Questions: Cross-Correlation Applications and Time Delay Estimation
5 questions to test your understanding
Score: 0 / 5
Question 1 Multiple Choice
A sonar system records the same reflected pulse at two hydrophones placed 1.5 m apart. You cross-correlate the two recordings and find the peak at lag τ = 1 ms. The speed of sound in water is 1,500 m/s. What does this tell you?
AThe target is 1.5 m from the nearer hydrophone
BThe reflected pulse traveled 1.5 m farther to reach the second hydrophone than the first, providing a path-length difference useful for triangulation
CThe two hydrophone signals are maximally similar when one is shifted 1 ms into the future — this means they are out of phase
DThe target is moving at 1,500 m/s toward the hydrophones
The cross-correlation peak at τ = 1 ms means the signal arrived at the second hydrophone 1 ms later than at the first. At 1,500 m/s, this corresponds to a path-length difference of 1,500 × 0.001 = 1.5 m. This difference, along with the known hydrophone separation, can be used to compute the arrival angle and triangulate the target's position. The cross-correlation peak gives you the time delay, not the absolute distance — you need additional geometry to locate the target.
Question 2 Multiple Choice
What is the key mathematical difference between cross-correlation R_xy(τ) and convolution (x * y)(t)?

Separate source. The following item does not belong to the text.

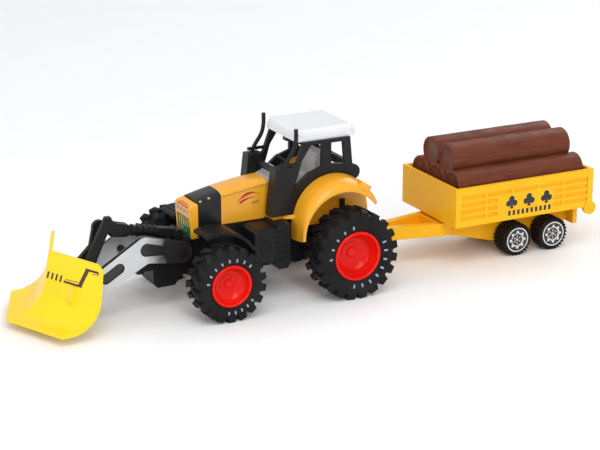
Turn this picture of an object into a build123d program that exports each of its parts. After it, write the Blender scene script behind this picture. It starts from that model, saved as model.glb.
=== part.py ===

ACross-correlation multiplies signal amplitudes; convolution adds them
BCross-correlation slides one signal without time-reversing it; convolution time-reverses one signal before sliding
CConvolution works only in continuous time; cross-correlation works only in discrete time
DCross-correlation requires both signals to have the same energy; convolution does not
Convolution is defined as (x * y)(t) = ∫ x(τ) y(t − τ) dτ — one signal is time-reversed (y(t−τ)) before being slid. Cross-correlation is R_xy(τ) = ∫ x(t) y(t + τ) dt — y is slid forward without reversal. This makes convolution the right tool for computing system outputs (impulse response + input), while cross-correlation is the right tool for measuring similarity as a function of lag. They are related by R_xy(τ) = x(−τ) * y(τ), which means FFT-based convolution algorithms can compute correlation directly.
Question 3 True / False
Normalized cross-correlation produces values between −1 and +1, regardless of the absolute amplitudes of the two signals being compared.
TTrue
FFalse
Answer: True
Normalization divides by the product of the two signals' RMS amplitudes (or energies), which cancels out any amplitude scaling. The result measures only shape similarity: +1 means perfect positive match, −1 means perfect negative match (one is an inverted copy of the other), and 0 means no linear similarity at that lag. This is why normalized cross-correlation is standard for template matching — a template that appears at different brightness levels or signal amplitudes in the data is still found at the same peak location.
Question 4 True / False
The location of the cross-correlation peak between two sensor recordings tells you which recording has greater signal energy.
TTrue
FFalse
Answer: False
The peak *location* (the lag τ at which the peak occurs) identifies the time delay between the two signals — it tells you by how much one signal is shifted relative to the other. It says nothing about which has more energy. The peak *magnitude* (unnormalized) does depend on both signals' energies and their similarity, but still does not separate energy from similarity. To compare energy, you'd compute each signal's autocorrelation at zero lag, not their cross-correlation.
Question 5 Short Answer
How does the peak of the cross-correlation function enable time-delay estimation between two signals, and why is this useful?
Think about your answer, then reveal below.
Model answer: Cross-correlation R_xy(τ) = ∫ x(t) y(t + τ) dt measures how similar x and y are when y is shifted by lag τ. When x and y are two recordings of the same event (e.g., a sound pulse arriving at two microphones), the function is maximized when the shift τ exactly compensates for the travel-time difference between the two sensors — at that lag, the two recordings line up best. Locating the peak of R_xy(τ) therefore directly estimates the time delay between arrival at the two sensors. This delay, combined with the known sensor geometry and signal propagation speed, gives the direction or distance to the source.
The underlying intuition is geometric: the cross-correlation peak answers the question 'by how many samples must I shift signal y to make it look most like signal x?' That shift is the time delay. The usefulness is broad: sonar and radar use it to locate targets, GPS receivers use it to synchronize with satellite signals, and audio engineers use it to align multi-microphone recordings. The FFT-based computation makes it feasible even for long signals — O(N log N) instead of the naive O(N²).